G.E. CEO Jeffery Immelt was named by US CEO Barrack Obama to head the President's outside council of economic advisers, replacing Paul Volker. The new council has been renamed to President's Council on Jobs and Competitiveness. Doesn't that sound better? A rose by any other name would smell as sweet. Corporate CEO's for America's Fortune 500 sit on a board and make recommendations to the President on how he should make adjustments to the economy to benefit... someone.
When Paul Volker first took
the job he had agreed to serve on the council for only two years but
as the President announced his replacement yesterday he seemed to
forget that fact. The President said the economy is "in a different
place" from where it was during the financial crisis when Volker
was brought on, and new ideas are needed to keep the momentum going.
Obama continued, "The past two years was about moving our economy
back from the brink," He, Immelt, "understands what it takes for
America to compete in the global economy."
This charlatan who had promised us hope and change has given the keys to the White House to the CEO's of the Fortune 500. The President's Economic Recovery Panel was also chaired by Immelt and recently held open meetings in the White House with their plans for tax reform.
"The purpose of this meeting is to continue discussion of the issues impacting the strength and competitiveness of the Nation's economy, including workforce development. The discussion will include an update on the research and preparatory work conducted in the PERAB subcommittees."
Other members of the PERAB include
James Owens, CEO- Caterpillar
Mark Gallogy, founder and managing partner of Centerbridge Partners a private equity firm specializing in leveraged buyouts and distressed securities
Penny Pritzker, owner and CEO of Pritzker Realty Group, which operates high-end retirement communities and is the ninth largest privately held corporation in the country
John Doerr, partner at Kliener, Perkins, Caufield & Byers, a venture capital firm
Monica C. Lozano, Director of Bank of America
Martin Feldstein, former chief economic adviser to Ronald Reagan.

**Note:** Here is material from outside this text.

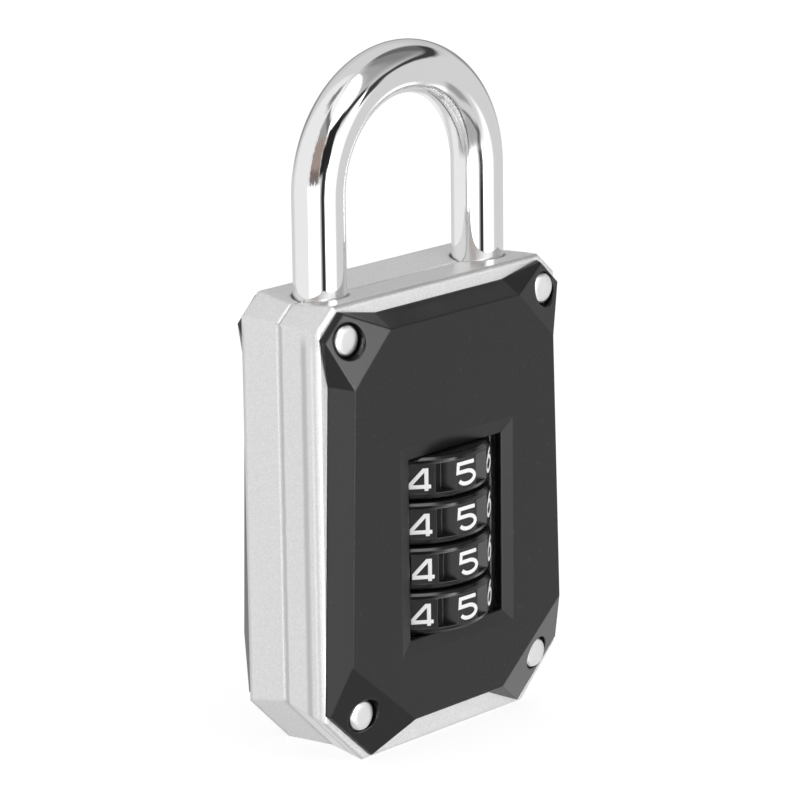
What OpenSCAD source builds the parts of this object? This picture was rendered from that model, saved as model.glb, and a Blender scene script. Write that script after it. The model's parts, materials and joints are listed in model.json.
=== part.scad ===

But let's look at this brink we've been pulled back from just in the nick of time. When Obama inherited the Bush economy unemployment was 7.8 percent. No one is blaming Obama for the economy he inherited. But with his all-star team dream team of the best and brightest, it should come as no surprise that our economy is foundering. Last month the Bureau of Labor Statistic reported a gain of 103,000 new jobs while neglecting to announce the loss of 85,000 existing jobs--a net gain of 18,000 jobs in economy with 16 million long term unemployed.
Back from the brink? December's improved 9.4 percent unemployment number was due in large part to large numbers of workers no longer counted as unemployed. The number of discouraged workers in December of 2009 was 8,375,200. The number has grown significantly by nearly one half million to 8,519,900 in December 2010.
Morgan Stanley, the world's second largest Wall Street brokerage firm, reported a 35 percent increase in fourth quarter profits while it sales volume decreased almost 9 percent. You might ask yourself, how is that possible? Simple, the bank is selling debt! Morgan Stanley has offered one billion dollars in new securities that pay a higher return than treasury notes.